Signalgate continues to send shockwaves through Washington, while the Trump White House scrambles to rewrite the narrative.
Editors Note: This story originally appeared in Wednesday’s edition of The Evening Rundown.

Karoline Leavitt speaks to reporters in the Press Briefing Room at the White House. Credit: AP
Jeffrey Goldberg might as well have his face on a dartboard in The West Wing after dropping the full Signal group chat that’s now gripping media worldwide. There’s already plenty of reporting and analysis breaking down the severity of what Waltz and Hegseth did—but what matters most right now, from this publication’s perspective, is how the Fourth Estate is responding, particularly in light of the administration’s reaction.
Since January 20th, the Trump White House has been “flooding the zone,” moving at a breakneck pace designed to overwhelm reporters and blunt the public’s ability to process and respond. While the Washington press corps has finally caught up, their slow start was almost embarrassing. The administration has made a sport out of humiliating the press—banning The Associated Press from the White House press pool, kicking CNN, Politico, and others out of the Pentagon, and completely shuttering government-funded outlets like Voice of America.
Now, with the press finally catching the White House flat-footed, this should be the moment to strike. But are they? It’s hard to tell. The Atlantic, which took the bold step of publishing the entire text chain (minus the CIA contact), kept its universal paywall up for nearly all internal coverage. The New York Times, The Washington Post, and other legacy outlets did the same. So, seriously—what are we doing here? Paywalls are the fastest way to kill interest in a story, no one is going to solely subscribe purely to read one article. It is a false choice in which newsrooms are — once again — putting profit over information.

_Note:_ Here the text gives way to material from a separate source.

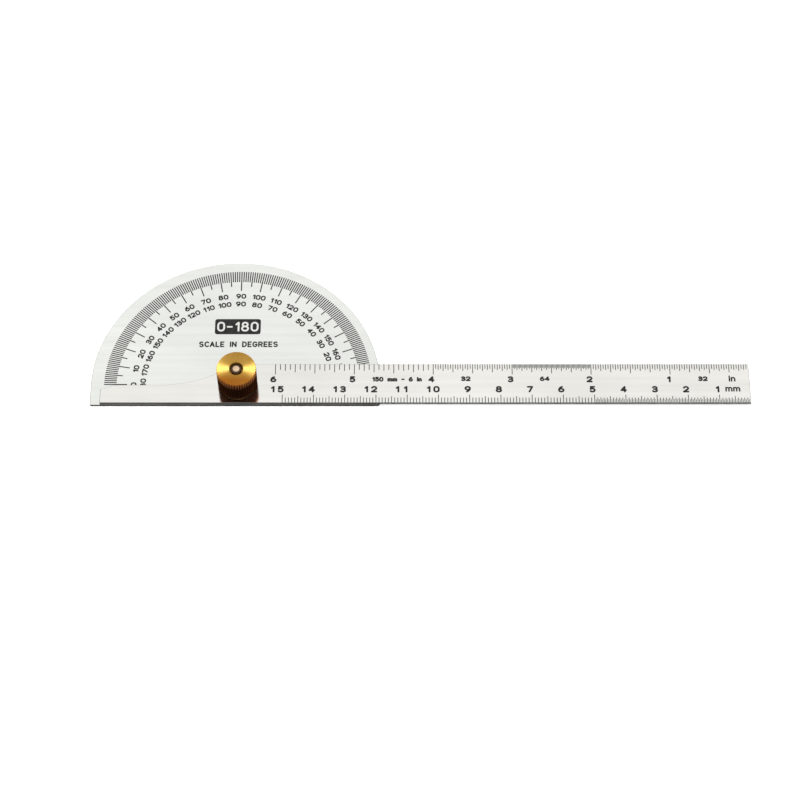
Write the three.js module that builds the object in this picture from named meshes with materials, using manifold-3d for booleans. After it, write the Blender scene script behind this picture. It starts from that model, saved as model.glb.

The White House is waging an information war—and the press needs to fight back. Every time the reporters in the Brady Briefing Room let Karoline Leavitt bulldoze them with lies unchecked, or lock critical analysis behind a paywall, they’re not just failing their duty—they’re willingly letting the nation slide deeper into authoritarianism.
The press is up against an administration that thrives on disinformation, weaponizing every platform at its disposal to mislead the public. To counter this, publications must use every tool they have—not just strong reporting, but strategic action. That means dropping paywalls on critical coverage so the truth isn’t locked behind a subscription fee while lies spread for free. It means cutting live feeds of White House events when they become blatant propaganda, refusing to be used as a megaphone for deception. It means walking out of press briefings when the administration turns them into bad-faith spectacles. Journalism isn’t just about documenting history—it’s about ensuring the public has the information they need to fight back. If the press fails to meet the moment, they’re not just losing readers—they’re losing the country.